Cronaca

Dai canti degli schiavi afroamericani al bebop degli anni ’50 La band The Swingers al Filo

La big band “The Swingers”, creatura dell’indimenticato Nino Donzelli nei primi anni Ottanta a Cremona, è di casa al Filo ormai da più di dieci anni, avendo calcato diverse volte il piccolo palcoscenico di questo delizioso teatro (basti citare nel 1999 il concerto con la tromba di Emilio Soana e il sax di Gianni Basso, nel 2003 quello col chitarrista Franco Cerri).

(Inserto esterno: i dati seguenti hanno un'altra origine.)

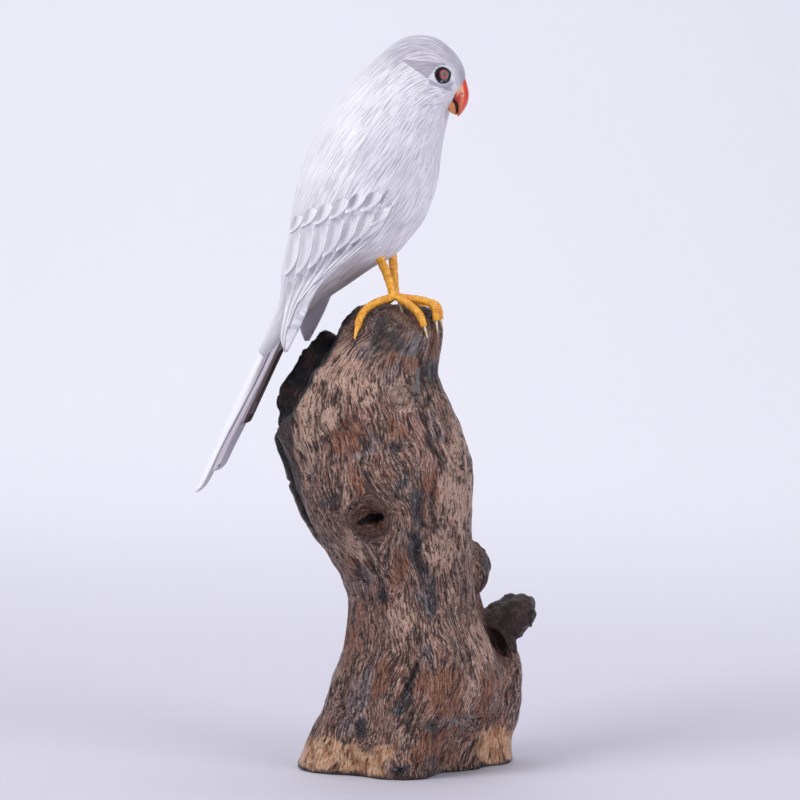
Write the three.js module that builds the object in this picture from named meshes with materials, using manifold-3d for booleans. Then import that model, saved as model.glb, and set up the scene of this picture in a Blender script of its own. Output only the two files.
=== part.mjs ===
// A carved and painted small parrot that stands with its two legs on a stump of root wood.
// Millimetres, +Z up. The bird faces +X and y = 0 is its mid-plane, so its right side is -Y.
// The origin is on the flat underside of the stump, at the centre of its footprint.

import * as THREE from 'three';
import { mergeVertices } from 'three/addons/utils/BufferGeometryUtils.js';
import Module from 'manifold-3d';

const wasm = await Module();
wasm.setup();

// Driving dimensions of the bird

const bodyRings = 25;
const bodySides = 22;
// Ribs of the body from the face to the root of the tail: back point, belly point and half width.
const ribs = [
  { back: [32.6, 374], belly: [24, 360], half: 6 },
  { back: [31.5, 382], belly: [21, 356], half: 11.5 },
  { back: [25, 391.5], belly: [20, 348], half: 16 },
  { back: [14, 398.5], belly: [19, 339], half: 18.8 },
  { back: [-1, 398], belly: [18, 329], half: 20.5 },
  { back: [-14, 389], belly: [17, 320], half: 22.5 },
  { back: [-27, 377], belly: [14, 310], half: 24.5 },
  { back: [-39, 364], belly: [9, 299], half: 27 },
  { back: [-49, 348], belly: [1, 289], half: 28.5 },
  { back: [-57, 329], belly: [-7, 280.6], half: 29 },
  { back: [-62, 311], belly: [-19.5, 273.6], half: 27 },
  { back: [-65, 292], belly: [-32, 265.2], half: 23 },
  { back: [-69, 274], belly: [-45, 256.6], half: 18 },
  { back: [-70.5, 257], belly: [-55.5, 247.4], half: 13 },
  { back: [-77, 241], belly: [-65.5, 234], half: 10.5 },
  { back: [-83.2, 228], belly: [-76, 224], half: 7 },
];

// Sections of the two halves of the beak: inner end, outer end and half width.
const upperBeak = [
  { inner: [26.5, 374.2], outer: [32.4, 376.2], half: 2.6 },
  { inner: [23.5, 370.8], outer: [33.6, 372.4], half: 4.8 },
  { inner: [22.5, 367.8], outer: [34.4, 368.4], half: 6 },
  { inner: [24.5, 365.9], outer: [34.3, 364.6], half: 5.6 },
  { inner: [28.2, 362.6], outer: [32.9, 360.6], half: 4.2 },
  { inner: [28.8, 359.2], outer: [30.6, 357.2], half: 2.4 },
  { inner: [28.2, 356.2], outer: [28.7, 355.3], half: 0.6 },
];
const lowerBeak = [
  { inner: [19.5, 365.6], outer: [26.4, 366.0], half: 4.2 },
  { inner: [20.0, 362.2], outer: [28.4, 362.5], half: 4.2 },
  { inner: [22.4, 360.0], outer: [28.9, 359.3], half: 3.4 },
  { inner: [24.0, 358.0], outer: [28.5, 357.3], half: 2.2 },
  { inner: [26.4, 356.5], outer: [27.8, 356.2], half: 0.5 },
];
const beakSides = 12;

const eyePlace = [23.6, 376.9];
const eyeRadius = 4.6;
const eyeRise = 1.2;

// Stations of a folded wing: how far along it lies, back edge and lower edge.
const wingStations = [
  { at: 0, back: [-46, 345.6], low: [1.5, 331.7] },
  { at: 0.2, back: [-55, 324.2], low: [1.8, 317.9] },
  { at: 0.35, back: [-60.1, 296.6], low: [-1.8, 307.3] },
  { at: 0.55, back: [-63.3, 270], low: [-9.7, 293.5] },
  { at: 0.68, back: [-64.8, 256.5], low: [-27.8, 277.4] },
  { at: 0.8, back: [-65.1, 245.6], low: [-43, 263.2] },
  { at: 0.92, back: [-64.8, 235.9], low: [-52.6, 243.2] },
  { at: 1, back: [-62.2, 228.6], low: [-60.6, 228.2] },
];
const wingRise = { shoulder: -1, full: 2.2 };
// The wing is thick where it lies on the body and thin where it stands clear, from this gap to this one.
const wingDepth = { near: 9, clear: 3 };
const wingGap = { near: 4, clear: 9 };
const wingLeastReach = 0.5;
// Past this place along the wing it may stand free of the body, at this distance from the mid-plane.
const wingFree = 0.3;
const wingTipReach = { root: 27, tip: 24.5 };
const wingTipInset = { root: 20, tip: 3 };
// The left wing is folded higher than the right one towards its tip.
const leftTipLift = { from: 0.6, full: 0.85, height: 4 };

// Rows of wing feathers: where the first and last start, where each one ends, from the back edge to the
// lower edge, and how far the tips rise.
const featherRows = [
  { starts: [0.26, 0.16], ends: [0.378, 0.367, 0.372, 0.36, 0.345, 0.352, 0.34], rise: 0.9 },
  { starts: [0.34, 0.3], ends: [0.552, 0.573, 0.578, 0.555, 0.555, 0.552, 0.47], rise: 1 },
  { starts: [0.51, 0.47], ends: [1, 0.97, 0.88, 0.78, 0.708, 0.708, 0.685], rise: 1 },
];
const featherOverlap = 1.15;
const featherSink = { root: 4, tip: 1.6 };
const featherRootDip = 0.5;
const featherDome = 0.4;
const featherRoundFrom = 0.6;
const featherRootWidth = 0.75;
const featherLeastWidth = 0.006;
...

Ancora mercoledì 20 ottobre i ragazzi di Riccardo Bergonzi (preparatore della band dopo la scomparsa di Donzelli nel 1994) sono tornati al Teatro Filodrammatici con un curioso programma cronologico che, presentato da Jim Graziano Maglia, vuole essere una piccola storia del jazz dalle origini dei canti degli schiavi afroamericani nelle piantagioni di cotone nel sud degli States nella seconda metà dell’Ottocento per arrivare al bebop di Gillespie e Parker degli anni Cinquanta del secolo scorso, passando per il jazz ‘nero’ degli albori a New Orleans, poi per il jazz ‘bianco’ con il dixieland (in scena anche la ‘costola’ dixie degli Swingers che è la “Bourbon Street dixie band”), attraversando poi il ragtime (avete in mente Jelly Roll Morton che suona sulla nave sfidando a duello Novecento nel film “La leggenda del pianista sull’oceano?) e lo swing delle grandi orchestre di fiati di Count Basie e Duke Ellington. Maglia ha raccontato con efficacia, leggendo un copione, dettagli dell’evolversi dei vari generi che hanno fatto la storia del jazz, usando un tono a metà strada tra il presentatore simpatico e il conferenziere colto. Diversi standards celebri hanno scandito la serata e la platea, pressoché colma, ha risposto con applausi durante tutto il concerto che pur essendo durato quasi due ore è stato piacevolissimo, anche grazie alla partecipazione della voce fresca e suadente di Vanessa Tagliabue Yorke (che sfoggiava pure un abito “rag” di pizzi e merletti luccicanti nella prima parte e un blu lungo quasi “swing” sul finale). Crediamo che anche Cremona abbia non poca fame di jazz e il rinnovarsi di un festival che si rispetti attende forse il congiungersi di intendimenti artistici con disponibilità finanziarie… Merito intanto della Società Filodrammatica Cremonese e del presidente Giorgio Mantovani di aver dato ancora una volta spazio al jazz fatto in casa nostra grazie al buon seminato di Nino Donzelli assieme a Giorgio Levi (per citare i due cremonesi più noti dei mitici Happy Boys).